FIGURE 1 The study location in Tweed River estuary, Australia, showing the camera array deployed in a fish corridor (two ended white arrow) between the rock wall channel and the seagrass meadow (green polygon). Each set of cameras consisted of three underwater cameras that recorded for 1 hr during a flood tide. Set 1 faced north and Set 2 faced south. The distance between cameras (~3 m) and between sets (20 m) ensured non-overlapping field of views. Map data: NearMap 2020.
2.2.1 Minimum output sum of squared error (MOSSE)
The MOSSE algorithm produces adaptive correlation filters over target objects, and tracking is performed via convolutions (process of combining outputs to form more outputs). MOSSE was developed between 2010 and 2016 and it is robust to changes in lighting, scale, pose and shape of objects (Bolme et al., 2010; Sidhu, 2016). Here, we modified the MOSSE tracking process by activating the tracker with the OD output (Figure 2). The object detection model and the object tracking architecture interacted to maintain the consistency of the tracker on yellowfin bream individuals. When a fish was detected, the entry was used to initialise the tracker. MOSSE then tracked the fish for 4 frames and then a check was made on the subsequent frame to verify the accuracy of the tracker. In this check, if the detection bounding box overlapped by ≥ 30% with the existing tracker bounding box, then the tracker continues on the same object.
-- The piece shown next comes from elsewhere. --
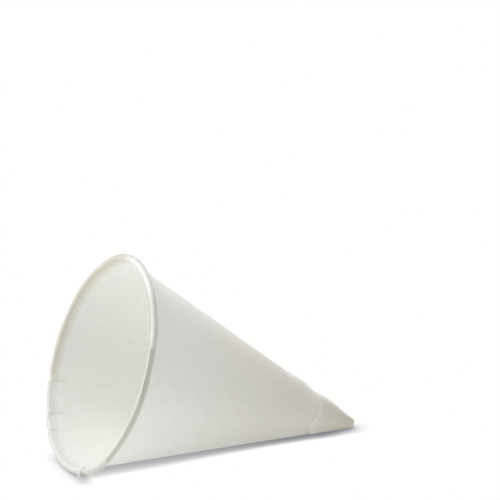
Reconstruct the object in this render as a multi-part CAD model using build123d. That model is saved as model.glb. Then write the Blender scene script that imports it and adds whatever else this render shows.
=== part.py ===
from build123d import *
from math import asin, atan, atan2, cos, degrees, hypot, pi, radians, sin, tan
import os

# Cone paper cup: one sheet of paper wound about a cone, glued to itself and rolled over at the rim.
# It lies on its side, on the rolled rim and the closed tip, with the doubled seam underneath.
# Millimetres and degrees throughout.

# Driving dimensions
rim_diameter = 73.0        # over the rolled rim
cup_length = 98.0          # closed tip to the crest of the rim
paper = 0.22               # one thickness of the sheet
roll_diameter = 2.1        # outside of the rolled rim
roll_turn = 290.0          # angle that the paper turns through in the roll
tip_radius = 1.4           # outside of the first turn of paper at the closed tip

# The sheet's edges. Angles run about the axis from the side of the cup, and downwards is at 270.
# Distances are along the wall from the cone's own point, which lies a little beyond the closed tip.
inner_edge_angle = 291.0   # the straight edge inside, where the sheet starts
overlap_angle = 48.0       # from there back to the outer edge, at the rim
outer_edge_closest = 22.0  # how near the outer edge passes to the cone's point
outer_edge_facing = 70.0   # the angle at which it does so
outer_edge_sweep = 70.0    # radius of the bend between its two straight runs, on the flat sheet
flap_closest = 17.3        # the same nearest distance for the lower edge of the end flap
flap_facing = -160.0       # and its angle
flap_end_angle = -229.0    # the end of the flap, which lies along the wall

ramp_angle = 6.0           # over which the paper comes down past the straight edge beneath it
step_depth = 0.14          # how far the paper stands back from the cone beside that edge, inside
bury = paper / 2           # how deep an added layer is let into the one beneath, to join it
skim = 0.05                # how far a cutting body stands clear of the face that it cuts
curtain = 4.0              # how far the cutting bodies reach either side of the wall
stations = 12              # steps along a cut edge of the sheet
roll_bands = 6             # flat bands around the hidden inside of the roll
rest_flat = 0.1            # how far the paper is pressed flat where the cup lies on it

# The wall's section, in a half plane: X is the distance from the axis, Z runs from tip to mouth
roll_radius = roll_diameter / 2
roll_centre = (rim_diameter / 2 - roll_radius, cup_length - roll_radius)
tip_centre = (0.0, tip_radius + paper)
rise = roll_centre[1] - tip_centre[1]
offset_of_centres = roll_radius - paper + tip_radius
half_angle = atan2(roll_centre[0], rise) - asin(offset_of_centres / hypot(roll_centre[0], rise))
normal = (cos(half_angle), -sin(half_angle))
cone_point = tip_centre[1] - tip_radius / sin(half_angle)


def wall_point(distance, height=0.0):
    """A point of the section, at a distance from the cone's point and a height over the first turn."""
    x = distance * sin(half_angle) + height * normal[0]
    z = cone_point + distance * cos(half_angle) + height * normal[1]
    return (x, z)


def rolled_end(low, high):
    """The rim end of a layer's section: the roll, round outside and in flat bands where it is hidden."""
    inner = roll_radius - paper - high
    outer = roll_radius - paper - low
    start = 180.0 - degrees(half_angle)
    turns = [radians(start - roll_turn * band / roll_bands) for band in range(roll_bands + 1)]
    inside = Polyline(*[Vector(*roll_centre) + Vector(inner * cos(turn), inner * sin(turn)) for turn in turns])
    outside = CenterArc(roll_centre, outer, start - roll_turn, roll_turn)
    return [inside, Line(inside @ 1, outside @ 0), outside]


def layer_section(low, high, reach=None):
    """The section of a layer between two heights over the first turn's outside.

    It runs from the closed tip to the rolled rim, or only to a distance from the cone's point.
    """
    below = -degrees(half_angle)
    outer_arc = CenterArc(tip_centre, tip_radius + high, -90.0, 90.0 + below)
    inner_arc = CenterArc(tip_centre, tip_radius + low, below, -90.0 - below)
    if reach is None:
        far_end = rolled_end(low, high)
    else:
        far_end = [Line(wall_point(reach, high), wall_point(reach, low))]
    edges = [
        outer_arc,
        Line(outer_arc @ 1, far_end[0] @ 0),
        *far_end,
        Line(far_end[-1] @ 1, inner_arc @ 0),
        inner_arc,
        Line(inner_arc @ 1, outer_arc @ 0),
    ]
    return Plane.XZ * make_face(edges)


def turned(section, start, extent):
    """A layer of paper: its section revolved from an angle about the axis, over an extent."""
    return revolve(section.rotate(Axis.Z, start), Axis.Z, extent)


def sheet_angle(angle):
    """An angle on the flat sheet, from the outer edge's nearest point, for an angle about the axis."""
    return radians(angle - outer_edge_facing) * sin(half_angle)


def axis_angle(on_sheet):
    """The angle about the axis for an angle on the flat sheet."""
    return outer_edge_facing + degrees(on_sheet / sin(half_angle))


def flap_edge(angle):
    """Distance from the cone's point to the flap's lower edge, a straight cut of the sheet."""
    return flap_closest / cos(sheet_angle(angle) - sheet_angle(flap_facing))


def outer_edge():
    """The outer edge of the sheet as (angle, distance) pairs, from the rim side down to the flap."""
    bend_end = sheet_angle(inner_edge_angle - overlap_angle)
    bend = pi / 2 - bend_end
    corner = outer_edge_closest * tan(bend_end)
    bend_start = corner - outer_edge_sweep * tan(bend / 2)
    points = []
    for step in range(stations + 1):
        along = bend * (1 - step / stations)
        x = outer_edge_closest + outer_edge_sweep * (1 - cos(along))
        y = bend_start + outer_edge_sweep * sin(along)
        points.append((axis_angle(atan2(y, x)), hypot(x, y)))
    facing = sheet_angle(flap_facing)
    ratio = flap_closest / outer_edge_closest
    corner_angle = atan((cos(facing) - ratio) / -sin(facing))
    first = atan2(bend_start, outer_edge_closest)
    for step in range(1, stations + 1):
        on_sheet = first + (corner_angle - first) * step / stations
        points.append((axis_angle(on_sheet), outer_edge_closest / cos(on_sheet)))
    return points


def curtain_at(angle, distance):
    """A flat region, in the half plane at an angle, of all the wall beyond a distance from the point."""
    far = rim_diameter / 2 + curtain
    top = cup_length + curtain
    x_in, z_in = wall_point(distance, -curtain / 2)
    x_out, z_out = wall_point(distance, curtain)
    x_top = wall_point(cup_length, -curtain / 2)[0] - curtain
    corners = [(x_in, z_in), (x_out, z_out), (far, z_out), (far, top), (x_top, top)]
    face = make_face(Polyline(*corners, close=True))
    return (Plane.XZ * face).rotate(Axis.Z, angle)


def beyond(edge):
    """The body that holds all the wall beyond an edge of the sheet, for cutting a layer to it."""
    return loft([curtain_at(angle, distance) for angle, distance in edge], ruled=True)


def flap_run(start, end):
    """The flap's lower edge as (angle, distance) pairs between two angles."""
    angles = [start + (end - start) * step / stations for step in range(stations + 1)]
    return [(angle, flap_edge(angle)) for angle in angles]


def wedge(near, far, low, high):
    """A long thin wedge along the wall, full height at the straight edge and down to nothing past it."""

    def spot(distance, height, angle):
        x, z = wall_point(distance, height)
        return Vector(x, 0, z).rotate(Axis.Z, inner_edge_angle + angle)

    def section(distance):
        corners = [spot(distance, low, 0), spot(distance, high, 0), spot(distance, low, ramp_angle)]
        return make_face(Polyline(*corners, close=True))

    return loft([section(near), section(far)], ruled=True)


def wound_cup():
    """The cup with its axis upright, the tip at the origin and the mouth up."""
    seam = inner_edge_angle - 360.0
    tip_end = tip_radius / tan(half_angle)
    wall_end = (roll_centre[0] - (roll_radius - paper) * normal[0]) / sin(half_angle)
    flap_crossing = flap_edge(seam)

    first_turn = turned(layer_section(-paper, 0.0), 0.0, 360.0)
    first_turn -= wedge(tip_end, wall_end, -paper - skim, step_depth - paper)

    edge = outer_edge()
    second_turn = turned(layer_section(-bury, paper), 0.0, 360.0)
    second_turn -= beyond(edge)
    second_turn -= beyond(flap_run(edge[-1][0], seam))
    second_turn += wedge(flap_crossing, wall_end, -bury, paper)

    flap_reach = max(flap_crossing, flap_edge(flap_end_angle)) + curtain
    flap_section = layer_section(paper - bury, 2 * paper, flap_reach)
    flap = turned(flap_section, flap_end_angle, seam - flap_end_angle)
    flap -= beyond(flap_run(seam, flap_end_angle))
    flap += wedge(tip_end, flap_crossing, paper - bury, 2 * paper)
    return first_turn + second_turn + flap


def lying(cup):
    """The cup laid down on its rolled rim and its tip, mouth towards -X, centred over the origin.

    Where it lies, the rim and the tip each have a small flat spot, so that it doesn't roll.
    """
    support = tip_radius + 2 * paper
    spread = hypot(roll_centre[0], rise)
    slope = atan2(roll_centre[0], rise) - asin((support - roll_radius) / spread)
    print("the axis rises towards the mouth by", round(degrees(slope), 2), "degrees")
    pose = Plane(origin=(0, 0, 0), x_dir=(0, -1, 0), z_dir=(-cos(slope), 0, sin(slope)))
    laid = pose.location * cup
    lowest = laid.bounding_box().min.Z
    laid = split(laid, Plane.XY.offset(lowest + rest_flat), keep=Keep.TOP)
    box = laid.bounding_box()
    return Pos(-box.center().X, -box.center().Y, -box.min.Z) * laid


def main():
    os.makedirs("parts", exist_ok=True)
    cup = lying(wound_cup())
    export_step(cup, "parts/paper_cone.step")


main()
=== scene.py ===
from math import asin, atan, atan2, cos, hypot, pi, radians, sin, sqrt, tan

import bpy
import numpy as np
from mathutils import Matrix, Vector


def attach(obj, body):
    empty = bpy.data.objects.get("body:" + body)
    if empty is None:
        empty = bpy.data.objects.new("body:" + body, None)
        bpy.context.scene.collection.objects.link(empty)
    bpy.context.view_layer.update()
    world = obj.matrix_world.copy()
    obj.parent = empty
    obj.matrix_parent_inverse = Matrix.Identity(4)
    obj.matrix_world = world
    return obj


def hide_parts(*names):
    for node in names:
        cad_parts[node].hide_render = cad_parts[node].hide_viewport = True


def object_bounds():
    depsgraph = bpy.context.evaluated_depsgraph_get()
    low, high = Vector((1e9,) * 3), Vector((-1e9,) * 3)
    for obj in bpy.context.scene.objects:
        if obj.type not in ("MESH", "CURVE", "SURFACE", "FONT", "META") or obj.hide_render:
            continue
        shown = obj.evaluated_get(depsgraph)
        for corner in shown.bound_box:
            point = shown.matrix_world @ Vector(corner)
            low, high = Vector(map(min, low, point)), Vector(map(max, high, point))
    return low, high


# A cone paper cup that lies on its rolled rim and its closed tip, on a white floor.
# Lengths are in millimetres and angles in degrees, up to the place where a mesh is made.
# An angle about the cup's axis starts at the side next to the camera; 90 is up and 270 is the floor.
# The wound sheet is followed by unwrapped angles, which go on past 360 and below 0.

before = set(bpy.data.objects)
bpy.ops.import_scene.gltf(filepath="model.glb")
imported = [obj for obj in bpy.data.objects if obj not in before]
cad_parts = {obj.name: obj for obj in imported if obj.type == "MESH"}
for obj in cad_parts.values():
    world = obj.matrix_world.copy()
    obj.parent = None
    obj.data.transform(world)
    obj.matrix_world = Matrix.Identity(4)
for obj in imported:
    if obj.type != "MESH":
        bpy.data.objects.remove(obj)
cad_low, cad_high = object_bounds()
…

If the detection bounding box does not overlap with the existing tracker bounding box, then a new tracker entry starts. This interaction between the detection and tracking occurred for every yellowfin bream detected in a frame and stopped when no more detections were found.
2.2.2 Sequential non-maximum suppression (Seq-NMS)
Sequential non-maximum suppression (Seq-NMS) was developed in 2016 and is traditionally an algorithm developed to improve the classification results and consistency of deep learning outputs (Han et al., 2016). Seq-NMS works differently to the other trackers tested because it requires an OD output for every frame where there is a fish. Seq-NMS links detections of neighbouring frames, which means that a detection in the first frame can be connected with a detection in the second frame if there is an intersection above a defined threshold. In our case, we used the principles of Seq-NMS to create detection linkages for OT of fish when there was an overlap (intersection over union) of bounding box in subsequent frames of ≥ 30%. In other words, if an object was detected in Frame 1 (Detection 1) and then another object detected in Frame 2 (Detection 2), then we checked if the bounding boxes of Detection 1 and Detection 2 overlapped equal to or greater than 30% (Figure 2). If this is true, then the chain of detections continues. When the overlap is less than 30%, then a new detection link starts (i.e. the tracker will treat this detection as a new fish). We determined the movement direction by calculating the distance and angle (vector) between the two coordinates at the centres of bounding boxes of Detections 1 and 2.
2.2.3 SiamMask
SiamMask is a tracking algorithm developed in October 2019 that uses outputs of deep learning models for estimating the rotation and location of objects (Wang et al., 2019). SiamMask is based on the concepts of Siamese network-based tracking. Similar to MOSSE, we slightly modified the tracking process by activating the tracker with the deep learning object detection model (Figure 2). The tracking with SiamMask started once a yellowfin bream was detected (Figure 4).
We have made available the OD annotations and images, movement dataset and annotations, and trackers and data wrangling codes (https://github.com/slopezmarcano/automated-fish-tracking).